> **EXERCISE INSTRUCTIONS**
Exactly the lines from the line with "[1, base]].map(([share, height])" to the line with "if empty is" should be extracted, both included, with no other lines.

> **RECORDS SUPPLIED**
________

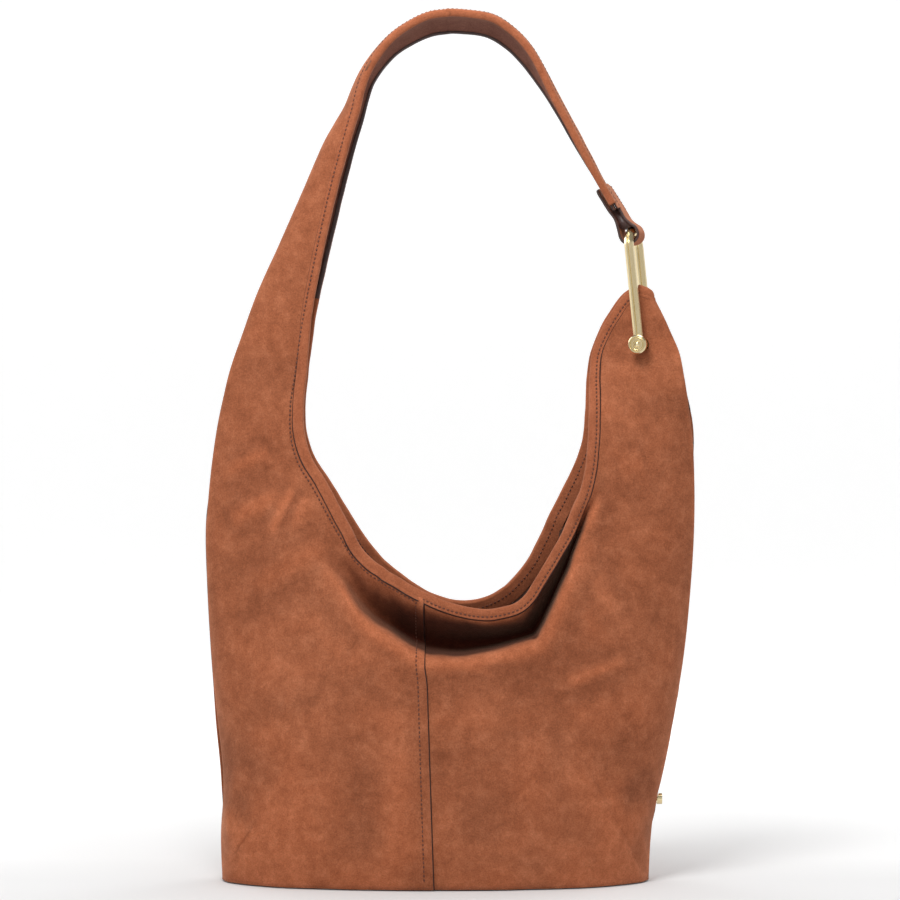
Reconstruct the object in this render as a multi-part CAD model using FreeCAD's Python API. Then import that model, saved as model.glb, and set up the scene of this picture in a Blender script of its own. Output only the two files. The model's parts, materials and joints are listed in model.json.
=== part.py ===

________

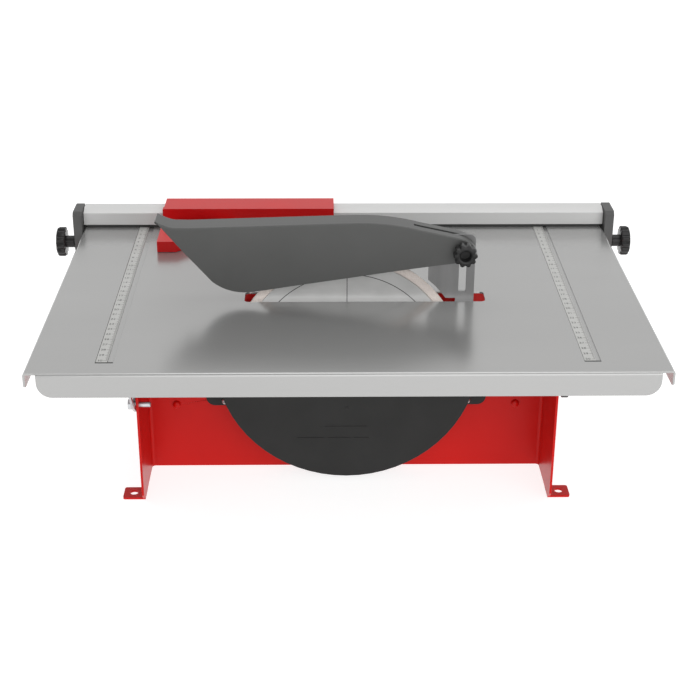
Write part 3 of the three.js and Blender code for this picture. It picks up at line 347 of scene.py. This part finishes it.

________

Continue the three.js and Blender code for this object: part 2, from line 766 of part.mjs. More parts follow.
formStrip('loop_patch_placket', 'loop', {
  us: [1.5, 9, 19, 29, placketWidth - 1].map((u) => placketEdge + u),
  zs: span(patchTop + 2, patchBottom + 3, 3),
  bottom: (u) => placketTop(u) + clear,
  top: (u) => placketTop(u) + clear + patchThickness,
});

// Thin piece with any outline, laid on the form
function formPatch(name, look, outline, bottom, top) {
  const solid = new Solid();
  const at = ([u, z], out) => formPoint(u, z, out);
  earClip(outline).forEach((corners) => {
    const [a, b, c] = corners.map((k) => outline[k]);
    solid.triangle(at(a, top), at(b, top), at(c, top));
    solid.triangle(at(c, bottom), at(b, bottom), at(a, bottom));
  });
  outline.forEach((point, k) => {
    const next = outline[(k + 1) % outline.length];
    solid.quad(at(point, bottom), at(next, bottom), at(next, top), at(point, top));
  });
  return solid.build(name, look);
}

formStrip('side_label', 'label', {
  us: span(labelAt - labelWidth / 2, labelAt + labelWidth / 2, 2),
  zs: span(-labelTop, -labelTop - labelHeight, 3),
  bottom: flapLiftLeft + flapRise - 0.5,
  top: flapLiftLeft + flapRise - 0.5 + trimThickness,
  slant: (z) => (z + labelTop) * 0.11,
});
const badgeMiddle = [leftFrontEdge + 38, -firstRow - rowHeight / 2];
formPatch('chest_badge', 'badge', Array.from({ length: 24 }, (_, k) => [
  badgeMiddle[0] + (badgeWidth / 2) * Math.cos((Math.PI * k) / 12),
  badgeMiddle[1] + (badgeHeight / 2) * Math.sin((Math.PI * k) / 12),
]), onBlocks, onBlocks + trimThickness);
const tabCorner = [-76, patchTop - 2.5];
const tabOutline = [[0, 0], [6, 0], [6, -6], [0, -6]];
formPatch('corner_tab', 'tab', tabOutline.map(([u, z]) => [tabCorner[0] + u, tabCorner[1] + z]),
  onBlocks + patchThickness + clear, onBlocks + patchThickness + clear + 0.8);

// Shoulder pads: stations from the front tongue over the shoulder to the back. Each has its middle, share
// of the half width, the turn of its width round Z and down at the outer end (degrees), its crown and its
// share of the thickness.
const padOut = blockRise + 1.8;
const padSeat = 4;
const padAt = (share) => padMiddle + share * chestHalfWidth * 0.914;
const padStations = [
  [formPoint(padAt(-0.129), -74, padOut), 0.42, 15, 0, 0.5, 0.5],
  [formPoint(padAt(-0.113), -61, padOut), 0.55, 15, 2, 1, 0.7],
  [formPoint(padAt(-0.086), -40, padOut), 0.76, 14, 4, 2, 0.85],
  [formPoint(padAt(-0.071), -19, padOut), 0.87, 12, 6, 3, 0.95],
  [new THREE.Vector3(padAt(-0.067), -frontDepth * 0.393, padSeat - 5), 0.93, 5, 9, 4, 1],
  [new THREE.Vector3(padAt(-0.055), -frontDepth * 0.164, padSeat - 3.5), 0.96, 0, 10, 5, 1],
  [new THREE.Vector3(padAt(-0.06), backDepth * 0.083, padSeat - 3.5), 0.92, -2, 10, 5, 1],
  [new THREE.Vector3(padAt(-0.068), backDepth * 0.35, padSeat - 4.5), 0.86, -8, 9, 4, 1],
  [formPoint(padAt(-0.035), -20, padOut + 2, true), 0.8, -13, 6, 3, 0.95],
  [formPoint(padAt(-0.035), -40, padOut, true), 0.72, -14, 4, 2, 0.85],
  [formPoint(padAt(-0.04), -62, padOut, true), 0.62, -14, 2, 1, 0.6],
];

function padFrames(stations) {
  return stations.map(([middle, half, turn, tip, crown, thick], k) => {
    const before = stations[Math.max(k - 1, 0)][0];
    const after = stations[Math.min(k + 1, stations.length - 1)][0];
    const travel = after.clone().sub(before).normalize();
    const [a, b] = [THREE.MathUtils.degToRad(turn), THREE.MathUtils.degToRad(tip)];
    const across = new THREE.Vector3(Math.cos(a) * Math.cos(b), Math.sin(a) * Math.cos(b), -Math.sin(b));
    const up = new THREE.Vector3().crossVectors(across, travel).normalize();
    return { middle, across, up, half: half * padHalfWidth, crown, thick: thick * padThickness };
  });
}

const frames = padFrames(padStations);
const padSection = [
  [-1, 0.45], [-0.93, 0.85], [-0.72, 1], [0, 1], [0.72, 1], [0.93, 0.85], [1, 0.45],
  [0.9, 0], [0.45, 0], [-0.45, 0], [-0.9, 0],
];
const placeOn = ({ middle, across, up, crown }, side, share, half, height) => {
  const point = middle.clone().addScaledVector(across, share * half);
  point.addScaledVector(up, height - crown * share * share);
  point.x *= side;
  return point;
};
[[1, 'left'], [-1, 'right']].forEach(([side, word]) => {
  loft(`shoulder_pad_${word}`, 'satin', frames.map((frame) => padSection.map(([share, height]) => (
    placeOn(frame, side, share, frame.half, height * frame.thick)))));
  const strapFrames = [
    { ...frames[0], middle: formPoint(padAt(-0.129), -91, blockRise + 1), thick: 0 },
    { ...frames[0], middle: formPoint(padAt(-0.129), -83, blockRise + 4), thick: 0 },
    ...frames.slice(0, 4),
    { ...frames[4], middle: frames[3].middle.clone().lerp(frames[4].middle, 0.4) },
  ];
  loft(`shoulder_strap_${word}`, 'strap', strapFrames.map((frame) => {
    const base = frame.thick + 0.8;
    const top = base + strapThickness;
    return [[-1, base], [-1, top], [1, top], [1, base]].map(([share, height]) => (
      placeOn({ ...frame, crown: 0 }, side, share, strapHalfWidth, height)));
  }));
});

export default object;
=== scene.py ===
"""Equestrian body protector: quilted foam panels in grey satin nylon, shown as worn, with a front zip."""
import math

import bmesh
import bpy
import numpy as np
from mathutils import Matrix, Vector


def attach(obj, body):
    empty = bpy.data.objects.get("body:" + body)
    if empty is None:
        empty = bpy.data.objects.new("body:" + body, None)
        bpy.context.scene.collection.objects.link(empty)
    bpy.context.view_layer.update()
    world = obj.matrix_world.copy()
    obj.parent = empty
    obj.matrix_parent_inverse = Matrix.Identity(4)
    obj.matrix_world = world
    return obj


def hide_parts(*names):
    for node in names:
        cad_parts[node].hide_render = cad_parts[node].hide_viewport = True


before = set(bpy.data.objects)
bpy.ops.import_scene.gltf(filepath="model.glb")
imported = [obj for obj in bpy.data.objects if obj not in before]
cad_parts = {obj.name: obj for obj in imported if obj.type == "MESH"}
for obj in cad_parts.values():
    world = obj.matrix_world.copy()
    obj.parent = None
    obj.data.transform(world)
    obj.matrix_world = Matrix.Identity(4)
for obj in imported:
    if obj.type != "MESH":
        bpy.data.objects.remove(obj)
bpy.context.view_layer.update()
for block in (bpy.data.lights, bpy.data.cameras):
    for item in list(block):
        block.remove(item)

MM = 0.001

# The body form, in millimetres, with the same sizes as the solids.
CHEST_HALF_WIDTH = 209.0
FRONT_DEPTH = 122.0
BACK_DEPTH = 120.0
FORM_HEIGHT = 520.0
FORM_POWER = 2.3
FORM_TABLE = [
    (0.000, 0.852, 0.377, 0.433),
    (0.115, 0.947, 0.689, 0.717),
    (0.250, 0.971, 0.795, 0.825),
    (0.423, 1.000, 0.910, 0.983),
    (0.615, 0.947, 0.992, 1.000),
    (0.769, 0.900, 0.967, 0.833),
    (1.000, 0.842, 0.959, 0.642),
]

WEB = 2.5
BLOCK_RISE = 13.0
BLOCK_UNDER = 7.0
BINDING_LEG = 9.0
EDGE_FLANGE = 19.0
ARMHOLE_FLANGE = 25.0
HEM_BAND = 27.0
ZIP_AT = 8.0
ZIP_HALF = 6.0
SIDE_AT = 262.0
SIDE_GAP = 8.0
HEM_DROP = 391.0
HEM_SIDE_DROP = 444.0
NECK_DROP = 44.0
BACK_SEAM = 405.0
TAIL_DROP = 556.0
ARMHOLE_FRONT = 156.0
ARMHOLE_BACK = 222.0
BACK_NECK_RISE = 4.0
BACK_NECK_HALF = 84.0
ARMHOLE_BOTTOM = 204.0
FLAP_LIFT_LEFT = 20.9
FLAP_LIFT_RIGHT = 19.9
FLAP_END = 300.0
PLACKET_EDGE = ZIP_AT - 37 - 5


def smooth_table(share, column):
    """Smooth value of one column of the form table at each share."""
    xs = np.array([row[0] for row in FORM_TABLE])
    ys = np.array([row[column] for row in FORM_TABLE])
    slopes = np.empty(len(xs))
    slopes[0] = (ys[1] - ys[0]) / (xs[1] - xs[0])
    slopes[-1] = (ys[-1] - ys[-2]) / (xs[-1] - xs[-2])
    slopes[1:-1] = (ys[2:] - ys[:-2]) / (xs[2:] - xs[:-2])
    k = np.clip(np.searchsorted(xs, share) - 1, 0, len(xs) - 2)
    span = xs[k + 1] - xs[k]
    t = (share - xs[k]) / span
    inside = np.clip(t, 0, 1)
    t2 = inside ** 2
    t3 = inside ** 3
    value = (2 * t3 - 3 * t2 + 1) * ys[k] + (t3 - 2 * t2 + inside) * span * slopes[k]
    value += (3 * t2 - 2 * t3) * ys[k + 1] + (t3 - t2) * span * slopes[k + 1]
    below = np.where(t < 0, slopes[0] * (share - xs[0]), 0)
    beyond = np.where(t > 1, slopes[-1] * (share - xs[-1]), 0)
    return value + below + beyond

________

> **ANSWER BELOW**
    return [[-1, base], [-1, top], [1, top], [1, base]].map(([share, height]) => (
      placeOn({ ...frame, crown: 0 }, side, share, strapHalfWidth, height)));
  }));
});

export default object;
=== scene.py ===
"""Equestrian body protector: quilted foam panels in grey satin nylon, shown as worn, with a front zip."""
import math

import bmesh
import bpy
import numpy as np
from mathutils import Matrix, Vector


def attach(obj, body):
    empty = bpy.data.objects.get("body:" + body)
    if empty is None:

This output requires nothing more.